As we’ve written before, one of the by-products of gamification is objective data collection and transparency. Gamification requires the automatic collection of objective data about performance: sales people productivity, customer satisfaction for call center employees etc. The actual collection of the data, the decisions of which KPIs to measure and the consistent measurement have an inherent value – transparency and fairness. Employees are rated based on real, hard data. Employees understand this immediately, and their perception of the data as objective and transparent makes them feel the rules of the game are fair.
In 2011 Disney decided to share – transparently – the performance data of cleaning employees. The LA Times’ coverage of this monitoring effort wasn’t too rosy:
“in the basements of the Disneyland and Paradise Pier hotels in Anaheim, big flat-screen monitors hang from the walls in rooms where uniformed crews do laundry. The monitors are like scoreboards, with employees’ work speeds compared to one another. Workers are listed by name, so their colleagues can see who is quickest at loading pillow cases, sheets and other items into a laundry machine… Isabel Barrera, a Disneyland Hotel laundry worker for eight years, began calling the new system the “electronic whip” when it was installed last year. The name has stuck. “I was nervous,” said Barerra, who makes $11.94 an hour, “and felt that I was being controlled even more.”
Gamification should grow up and move beyond competition, using the power of team incentives in its favor. Gamification, just like life, is about finding the balance between the individual and the group. Focusing on competition alone sends a signal that caring about how your peers do their job isn’t important.

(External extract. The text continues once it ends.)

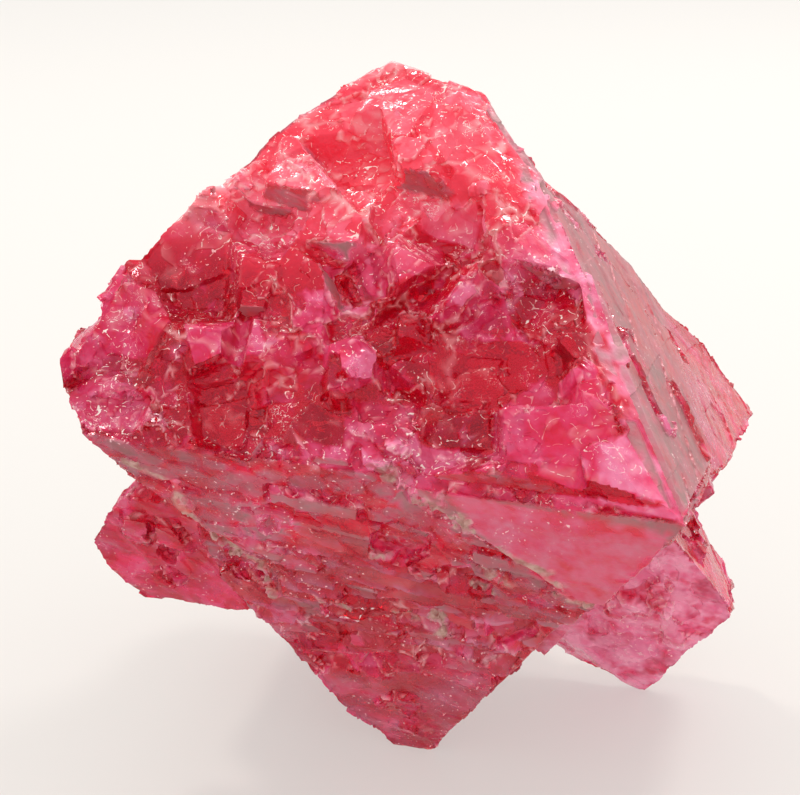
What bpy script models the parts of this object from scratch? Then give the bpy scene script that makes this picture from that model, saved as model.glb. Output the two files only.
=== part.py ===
"""Spinel crystal: a cluster of red octahedral crystals grown together as one solid.

A thick tabular octahedron stands on a lower tip. Four more crystals in the same
orientation grow out of its sides and back, and three of the tips carry the weight.
Every flat face belongs to the octahedron, so each crystal is a block sliced by its
eight face planes. Chunks, ledges and chips are then joined to it or cut from it.
"""
import math
import random

import bmesh
import bpy
from mathutils import Euler, Vector

MM = 0.001

# Driving dimensions, in millimetres and degrees
crystalHeight = 29.5        # from the table to the point all plane distances start at
centreAcross = -3.07        # where that point lies over the table
centreBehind = -2.68
crystalLean = (4.8, -6.3, 208.8)    # turns the four-fold axis from upright to its resting lean
blankSize = 140.0           # the block that every crystal is sliced from
seedNumber = 42
rootDepth = 1.2             # how deep every chunk is rooted in its crystal
pitClearance = 4.5          # how far a pit's block stands proud, to clear the chunks beside it
spotAttempts = 1500         # tries at finding the seeded spots on a face

# The eight octahedral faces, as signs along the crystal's three four-fold axes
faceSigns = {
    "upperFront": (1, 1, 1), "lowerFront": (1, 1, -1),
    "upperRight": (-1, 1, 1), "lowerRight": (-1, 1, -1),
    "upperLeft": (1, -1, 1), "lowerLeft": (1, -1, -1),
    "upperBack": (-1, -1, 1), "lowerBack": (-1, -1, -1),
}
faceOrder = list(faceSigns)

# Distance of each face from the cluster's centre, in the order of faceOrder
crystalFaces = {
    "tablet": (13.6, 15.0, 18.6, 20.1, 18.4, 15.2, 17.1, -0.6),
    "core": (13.2, 14.1, 17.6, 19.6, 18.0, 16.8, 17.5, 20.2),
    "rightCrystal": (9.0, 4.5, 17.8, 21.8, 13.5, 4.5, 18.2, 22.3),
    "leftFoot": (4.0, 12.6, 4.7, 12.0, 10.5, 24.6, 9.1, 7.1),
    "rightFoot": (3.6, 1.2, 11.3, 30.5, 1.4, 5.5, 7.1, 30.2),
    "heel": (1.4, 3.4, 1.8, 9.6, 9.3, 24.2, 13.1, 31.1),
    "lip": (13.4, 15.5, 18.3, 20.6, 4.2, 15.4, 9.4, 0.4),
}

# Broken ends: compass angle and elevation of the break's normal, and its distance
breaks = {
    "tablet": ((161, 64, 23.3), (21, 66, 23.1), (5, 35, 18.0), (-164, 3, 25.4),
               (-154, -48, 15.7), (-149, -53, 15.0)),
    "core": ((158, 63, 22.7), (22, 67, 22.8), (6, 36, 17.7), (-174, -12, 16.3), (-123, -55, 24.9)),
    "rightCrystal": ((161, 64, 21.0), (21, 66, 21.6), (9, 45, 19.3), (3, 35, 20.8)),
    "leftFoot": ((177, 28, 15.3),),
    "rightFoot": ((-132, -44, 6.2), (-12, 13, 20.5)),
    "heel": (),
    "lip": ((-168, -54, 1.9), (-116, -68, 11.5)),
}

# Chunks standing on the upper front face: across, up, radius, height, lean right, lean up
frontChunks = (
    (0.5, 15.5, 5.2, 1.5, -6, 8), (6.0, 13.4, 4.2, 1.2, 16, 4), (-5.7, 9.9, 3.6, 2.0, -8, 12),
    (-11.6, 5.4, 4.2, 1.7, -6, 14), (2.3, 4.2, 3.1, 1.8, 4, 6), (7.5, 1.5, 3.3, 2.1, 6, -6),
    (11.0, 6.2, 3.8, 1.6, 10, -10), (8.2, 10.0, 3.2, 1.5, 12, -4), (-3.2, 6.6, 3.0, 1.4, -4, 6),
    (-4.2, 0.2, 3.6, 1.3, -5, -8), (-5.4, -4.0, 2.6, 1.4, 8, 5), (-14.6, -3.2, 4.4, 1.0, -12, 0),
    (-18.2, -7.6, 3.2, 0.9, -10, -6), (-10.4, -3.6, 2.4, 1.8, 0, -12), (0.4, -4.2, 2.4, 1.5, -8, 3),
    (8.6, -10.4, 2.4, 1.4, 0, -14), (14.6, -7.6, 4.8, 1.4, 6, -8), (20.2, -9.9, 3.6, 1.2, 12, -5),
    (14.6, -3.4, 3.4, 1.3, 8, 4), (17.2, -0.6, 2.6, 1.2, 16, 8), (4.0, -9.4, 2.8, 1.0, -6, -8),
    (-0.6, -9.2, 2.6, 1.1, 3, -12), (12.6, 8.6, 2.6, 1.3, 20, 0), (-8.4, 1.2, 2.4, 1.5, -6, -4),
    (-10.8, 9.2, 1.0, 2.0, 0, 10), (-12.6, 7.8, 1.5, 2.0, -10, 12), (-9.6, 10.2, 0.9, 1.9, 0, 8),
    (-12.4, -9.8, 0.9, 1.6, 0, 0), (-13.6, -9.0, 1.1, 1.5, 10, 0), (3.8, -1.0, 1.8, 1.7, -4, 8),
)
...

Effective team incentives are hard to design, admits Prof Winter, but this doesn’t mean that they should be ignored, since they hold the key to organizational success. Employees aren’t automatons that calculate their individual gains of working harder. They are social players with complex moral considerations and a respect for their peers. Cooperation based gamification and team challenges can sometimes address this much better than the simplistic “sales contest”.